Question

Three cubes of metal with edges 3 cm, 4 cm, and 5 cm respectively are melted to form a single cube. The lateral surface area of the new cube formed is

$\left(a\right)72c{m}^2\left(b\right)144c{m}^2\left(c\right)128c{m}^2\left(d\right)256c{m}^2$

Answer 1

Solution:

Given the edges of three metal cubes are 3 cm, 4 cm and 5 cm.

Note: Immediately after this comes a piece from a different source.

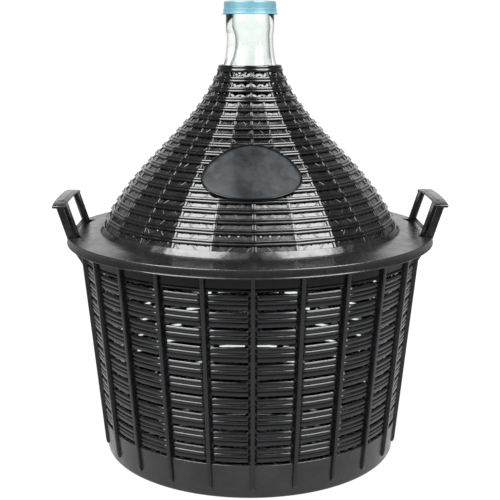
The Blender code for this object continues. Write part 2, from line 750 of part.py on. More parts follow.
def main():
    remove_old_objects()
    parts = new_collection("demijohn")
    make_basket_body(parts)
    make_basket_rim(parts)
    make_handles(parts)
    bottle = make_glass_bottle(parts)
    cap = make_neck_cap(parts)
    cone = make_cover_cone(parts)
    flange = make_cover_flange(parts)
    plate = make_cover_plate(parts)
    bottle_axis = parent_to_axis("bottle_axis", None, [bottle], parts)
    parent_to_axis("cap_axis", bottle_axis, [cap], parts)
    parent_to_axis("cover_axis", bottle_axis, [cone, flange, plate], parts)


main()
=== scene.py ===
from math import asin, cos, pi, radians, sin, sqrt, tan, tau

import bmesh
import bpy
import numpy as np
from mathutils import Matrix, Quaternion, Vector


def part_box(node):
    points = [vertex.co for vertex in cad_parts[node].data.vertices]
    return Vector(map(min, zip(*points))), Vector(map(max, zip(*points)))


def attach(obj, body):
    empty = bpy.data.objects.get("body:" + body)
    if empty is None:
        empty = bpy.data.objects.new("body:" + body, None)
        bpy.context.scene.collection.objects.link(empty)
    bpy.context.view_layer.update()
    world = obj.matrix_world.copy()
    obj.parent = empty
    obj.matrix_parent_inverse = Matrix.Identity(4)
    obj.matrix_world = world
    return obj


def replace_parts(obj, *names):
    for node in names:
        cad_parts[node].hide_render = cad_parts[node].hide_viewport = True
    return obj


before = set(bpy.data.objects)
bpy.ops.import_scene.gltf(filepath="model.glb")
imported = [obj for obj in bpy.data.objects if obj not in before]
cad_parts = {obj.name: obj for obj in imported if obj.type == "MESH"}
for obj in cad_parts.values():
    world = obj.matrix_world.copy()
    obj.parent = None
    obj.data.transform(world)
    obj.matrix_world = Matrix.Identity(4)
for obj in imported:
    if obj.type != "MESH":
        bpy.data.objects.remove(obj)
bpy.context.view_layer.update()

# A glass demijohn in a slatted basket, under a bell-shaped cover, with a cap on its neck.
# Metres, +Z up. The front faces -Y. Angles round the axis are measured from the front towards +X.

# Photograph's view
PHOTO_PIXELS = 500
FOCAL_PIXELS = 989
SENSOR_WIDTH = 36
CAMERA_DISTANCE = 1.132
CAMERA_HEIGHT = 0.478
CAMERA_PITCH = radians(12.31)
CAMERA_TURN = radians(0.86)

# Sizes read from the frame
CONE_LOW, CONE_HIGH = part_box("cover_cone")
FLANGE_LOW, FLANGE_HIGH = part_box("cover_flange")
RIM_LOW, RIM_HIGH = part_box("basket_rim")
GLASS_LOW, GLASS_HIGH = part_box("glass_bottle")
CAP_LOW, CAP_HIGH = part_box("neck_cap")
COVER_TOP = CONE_HIGH.z
COVER_FOOT = CONE_LOW.z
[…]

The volume of new cube = sum of the volume of three cubes

Let the edge of the new cube be x.

Recall that volume of cube = $l^3$ cubic units

The volume of the 1^st cube = $3^3$ = 27 $c{m}^3$

The volume of the 2^nd cube = $4^3$ = 64 $c{m}^3$

The volume of the 3^rd cube = $5^3$ = 125 $c{m}^3$

Volume of new cube = $x^3$ = 27 + 64 + 125 = 216 $c{m}^3$

$x^3$ = 216 $c{m}^3$

x = 6 cm

Hence the length of the edge of the new cube is 6 cm.

Lateral surface area of the cube of edge "a" = 4 $a^2$

Lateral surface area of the cube of edge "6" = 4 $\times 6^2$ = 144 $c{m}^2$

Therefore, Option b is correct answer.